# Problem to solve
Can the data below be echoed back word for word?

# Stored data
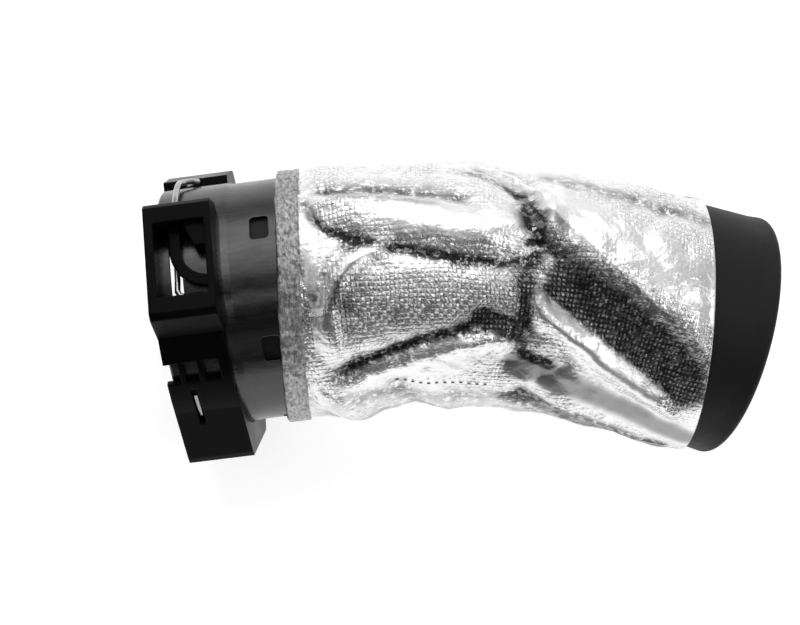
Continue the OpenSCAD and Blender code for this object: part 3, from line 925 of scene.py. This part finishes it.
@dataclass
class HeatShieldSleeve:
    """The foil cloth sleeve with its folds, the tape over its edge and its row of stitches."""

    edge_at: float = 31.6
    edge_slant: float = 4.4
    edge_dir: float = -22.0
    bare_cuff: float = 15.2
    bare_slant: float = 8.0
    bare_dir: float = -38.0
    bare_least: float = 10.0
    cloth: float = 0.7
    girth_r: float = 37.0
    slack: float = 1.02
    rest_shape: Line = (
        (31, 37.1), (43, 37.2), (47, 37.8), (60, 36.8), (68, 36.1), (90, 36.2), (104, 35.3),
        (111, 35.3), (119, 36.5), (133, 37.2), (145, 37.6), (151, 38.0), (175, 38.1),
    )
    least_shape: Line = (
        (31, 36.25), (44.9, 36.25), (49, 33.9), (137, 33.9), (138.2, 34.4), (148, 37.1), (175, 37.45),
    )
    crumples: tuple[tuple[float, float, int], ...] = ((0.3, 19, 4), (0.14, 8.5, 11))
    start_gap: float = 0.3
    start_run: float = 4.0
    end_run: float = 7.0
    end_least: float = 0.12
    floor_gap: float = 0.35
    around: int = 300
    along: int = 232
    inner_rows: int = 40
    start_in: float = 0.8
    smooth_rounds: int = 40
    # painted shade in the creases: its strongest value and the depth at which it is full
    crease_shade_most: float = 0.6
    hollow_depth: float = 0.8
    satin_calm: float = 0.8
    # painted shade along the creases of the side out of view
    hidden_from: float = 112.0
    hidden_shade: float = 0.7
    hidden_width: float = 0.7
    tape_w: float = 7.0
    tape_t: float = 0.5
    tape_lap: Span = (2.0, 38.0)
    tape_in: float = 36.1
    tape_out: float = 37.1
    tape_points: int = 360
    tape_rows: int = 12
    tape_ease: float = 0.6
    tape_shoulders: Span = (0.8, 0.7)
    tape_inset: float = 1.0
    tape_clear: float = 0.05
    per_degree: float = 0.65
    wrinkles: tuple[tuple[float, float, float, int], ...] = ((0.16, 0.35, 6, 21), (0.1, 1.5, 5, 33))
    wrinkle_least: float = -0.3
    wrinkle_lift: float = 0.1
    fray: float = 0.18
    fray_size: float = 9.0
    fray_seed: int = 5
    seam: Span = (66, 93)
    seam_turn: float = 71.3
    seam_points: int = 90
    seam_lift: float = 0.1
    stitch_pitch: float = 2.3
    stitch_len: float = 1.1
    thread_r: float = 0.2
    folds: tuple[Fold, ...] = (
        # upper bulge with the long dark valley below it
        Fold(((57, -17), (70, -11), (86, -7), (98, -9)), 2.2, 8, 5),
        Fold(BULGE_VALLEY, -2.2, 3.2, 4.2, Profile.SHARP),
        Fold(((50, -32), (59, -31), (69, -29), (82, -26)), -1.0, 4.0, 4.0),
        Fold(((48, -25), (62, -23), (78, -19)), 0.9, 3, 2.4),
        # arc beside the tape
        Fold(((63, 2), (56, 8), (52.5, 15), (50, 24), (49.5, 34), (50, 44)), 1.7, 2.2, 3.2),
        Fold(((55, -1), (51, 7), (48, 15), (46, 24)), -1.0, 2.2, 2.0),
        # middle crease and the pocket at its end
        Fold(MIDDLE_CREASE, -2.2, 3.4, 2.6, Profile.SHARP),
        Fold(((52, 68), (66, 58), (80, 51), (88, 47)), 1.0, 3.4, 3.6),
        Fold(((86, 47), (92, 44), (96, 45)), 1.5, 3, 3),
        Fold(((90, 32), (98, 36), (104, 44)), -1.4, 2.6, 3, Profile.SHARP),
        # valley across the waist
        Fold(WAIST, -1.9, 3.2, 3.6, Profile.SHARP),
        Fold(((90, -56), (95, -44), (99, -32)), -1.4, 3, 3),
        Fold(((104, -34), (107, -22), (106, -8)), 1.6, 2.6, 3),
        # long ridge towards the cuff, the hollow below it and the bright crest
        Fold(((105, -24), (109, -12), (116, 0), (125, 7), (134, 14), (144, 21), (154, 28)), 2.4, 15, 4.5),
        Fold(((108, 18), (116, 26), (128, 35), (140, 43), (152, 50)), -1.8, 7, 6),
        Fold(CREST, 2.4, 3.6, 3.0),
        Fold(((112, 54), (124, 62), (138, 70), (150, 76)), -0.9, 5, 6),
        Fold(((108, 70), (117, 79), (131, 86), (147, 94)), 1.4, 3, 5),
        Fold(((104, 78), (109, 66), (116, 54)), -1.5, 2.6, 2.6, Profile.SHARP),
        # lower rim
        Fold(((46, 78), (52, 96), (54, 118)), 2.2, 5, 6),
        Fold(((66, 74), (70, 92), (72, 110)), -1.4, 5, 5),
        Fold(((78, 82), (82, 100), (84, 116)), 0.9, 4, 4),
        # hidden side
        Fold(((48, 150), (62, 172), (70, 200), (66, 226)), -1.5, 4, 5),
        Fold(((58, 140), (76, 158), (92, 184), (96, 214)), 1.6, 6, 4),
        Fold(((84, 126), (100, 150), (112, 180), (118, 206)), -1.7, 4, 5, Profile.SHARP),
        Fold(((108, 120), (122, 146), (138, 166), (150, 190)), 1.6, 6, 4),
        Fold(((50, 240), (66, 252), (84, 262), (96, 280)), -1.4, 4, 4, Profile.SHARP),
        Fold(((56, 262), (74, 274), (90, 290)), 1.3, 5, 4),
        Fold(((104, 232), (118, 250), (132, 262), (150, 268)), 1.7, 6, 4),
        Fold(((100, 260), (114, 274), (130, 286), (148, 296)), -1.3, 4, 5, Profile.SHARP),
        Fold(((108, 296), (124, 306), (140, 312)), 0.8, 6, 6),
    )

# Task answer
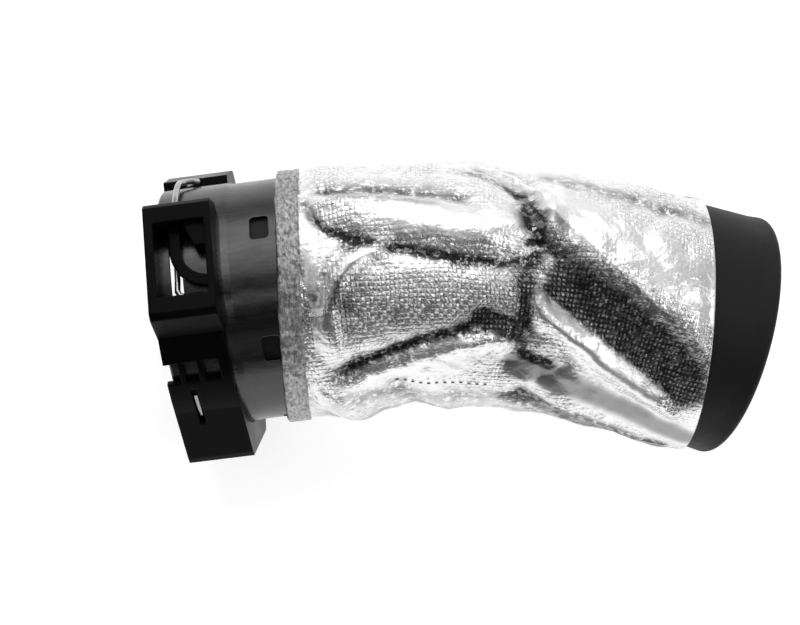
Continue the OpenSCAD and Blender code for this object: part 3, from line 925 of scene.py. This part finishes it.
@dataclass
class HeatShieldSleeve:
    """The foil cloth sleeve with its folds, the tape over its edge and its row of stitches."""

    edge_at: float = 31.6
    edge_slant: float = 4.4
    edge_dir: float = -22.0
    bare_cuff: float = 15.2
    bare_slant: float = 8.0
    bare_dir: float = -38.0
    bare_least: float = 10.0
    cloth: float = 0.7
    girth_r: float = 37.0
    slack: float = 1.02
    rest_shape: Line = (
        (31, 37.1), (43, 37.2), (47, 37.8), (60, 36.8), (68, 36.1), (90, 36.2), (104, 35.3),
        (111, 35.3), (119, 36.5), (133, 37.2), (145, 37.6), (151, 38.0), (175, 38.1),
    )
    least_shape: Line = (
        (31, 36.25), (44.9, 36.25), (49, 33.9), (137, 33.9), (138.2, 34.4), (148, 37.1), (175, 37.45),
    )
    crumples: tuple[tuple[float, float, int], ...] = ((0.3, 19, 4), (0.14, 8.5, 11))
    start_gap: float = 0.3
    start_run: float = 4.0
    end_run: float = 7.0
    end_least: float = 0.12
    floor_gap: float = 0.35
    around: int = 300
    along: int = 232
    inner_rows: int = 40
    start_in: float = 0.8
    smooth_rounds: int = 40
    # painted shade in the creases: its strongest value and the depth at which it is full
    crease_shade_most: float = 0.6
    hollow_depth: float = 0.8
    satin_calm: float = 0.8
    # painted shade along the creases of the side out of view
    hidden_from: float = 112.0
    hidden_shade: float = 0.7
    hidden_width: float = 0.7
    tape_w: float = 7.0
    tape_t: float = 0.5
    tape_lap: Span = (2.0, 38.0)
    tape_in: float = 36.1
    tape_out: float = 37.1
    tape_points: int = 360
    tape_rows: int = 12
    tape_ease: float = 0.6
    tape_shoulders: Span = (0.8, 0.7)
    tape_inset: float = 1.0
    tape_clear: float = 0.05
    per_degree: float = 0.65
    wrinkles: tuple[tuple[float, float, float, int], ...] = ((0.16, 0.35, 6, 21), (0.1, 1.5, 5, 33))
    wrinkle_least: float = -0.3
    wrinkle_lift: float = 0.1
    fray: float = 0.18
    fray_size: float = 9.0
    fray_seed: int = 5
    seam: Span = (66, 93)
    seam_turn: float = 71.3
    seam_points: int = 90
    seam_lift: float = 0.1
    stitch_pitch: float = 2.3
    stitch_len: float = 1.1
    thread_r: float = 0.2
    folds: tuple[Fold, ...] = (
        # upper bulge with the long dark valley below it
        Fold(((57, -17), (70, -11), (86, -7), (98, -9)), 2.2, 8, 5),
        Fold(BULGE_VALLEY, -2.2, 3.2, 4.2, Profile.SHARP),
        Fold(((50, -32), (59, -31), (69, -29), (82, -26)), -1.0, 4.0, 4.0),
        Fold(((48, -25), (62, -23), (78, -19)), 0.9, 3, 2.4),
        # arc beside the tape
        Fold(((63, 2), (56, 8), (52.5, 15), (50, 24), (49.5, 34), (50, 44)), 1.7, 2.2, 3.2),
        Fold(((55, -1), (51, 7), (48, 15), (46, 24)), -1.0, 2.2, 2.0),
        # middle crease and the pocket at its end
        Fold(MIDDLE_CREASE, -2.2, 3.4, 2.6, Profile.SHARP),
        Fold(((52, 68), (66, 58), (80, 51), (88, 47)), 1.0, 3.4, 3.6),
        Fold(((86, 47), (92, 44), (96, 45)), 1.5, 3, 3),
        Fold(((90, 32), (98, 36), (104, 44)), -1.4, 2.6, 3, Profile.SHARP),
        # valley across the waist
        Fold(WAIST, -1.9, 3.2, 3.6, Profile.SHARP),
        Fold(((90, -56), (95, -44), (99, -32)), -1.4, 3, 3),
        Fold(((104, -34), (107, -22), (106, -8)), 1.6, 2.6, 3),
        # long ridge towards the cuff, the hollow below it and the bright crest
        Fold(((105, -24), (109, -12), (116, 0), (125, 7), (134, 14), (144, 21), (154, 28)), 2.4, 15, 4.5),
        Fold(((108, 18), (116, 26), (128, 35), (140, 43), (152, 50)), -1.8, 7, 6),
        Fold(CREST, 2.4, 3.6, 3.0),
        Fold(((112, 54), (124, 62), (138, 70), (150, 76)), -0.9, 5, 6),
        Fold(((108, 70), (117, 79), (131, 86), (147, 94)), 1.4, 3, 5),
        Fold(((104, 78), (109, 66), (116, 54)), -1.5, 2.6, 2.6, Profile.SHARP),
        # lower rim
        Fold(((46, 78), (52, 96), (54, 118)), 2.2, 5, 6),
        Fold(((66, 74), (70, 92), (72, 110)), -1.4, 5, 5),
        Fold(((78, 82), (82, 100), (84, 116)), 0.9, 4, 4),
        # hidden side
        Fold(((48, 150), (62, 172), (70, 200), (66, 226)), -1.5, 4, 5),
        Fold(((58, 140), (76, 158), (92, 184), (96, 214)), 1.6, 6, 4),
        Fold(((84, 126), (100, 150), (112, 180), (118, 206)), -1.7, 4, 5, Profile.SHARP),
        Fold(((108, 120), (122, 146), (138, 166), (150, 190)), 1.6, 6, 4),
        Fold(((50, 240), (66, 252), (84, 262), (96, 280)), -1.4, 4, 4, Profile.SHARP),
        Fold(((56, 262), (74, 274), (90, 290)), 1.3, 5, 4),
        Fold(((104, 232), (118, 250), (132, 262), (150, 268)), 1.7, 6, 4),
        Fold(((100, 260), (114, 274), (130, 286), (148, 296)), -1.3, 4, 5, Profile.SHARP),
        Fold(((108, 296), (124, 306), (140, 312)), 0.8, 6, 6),
    )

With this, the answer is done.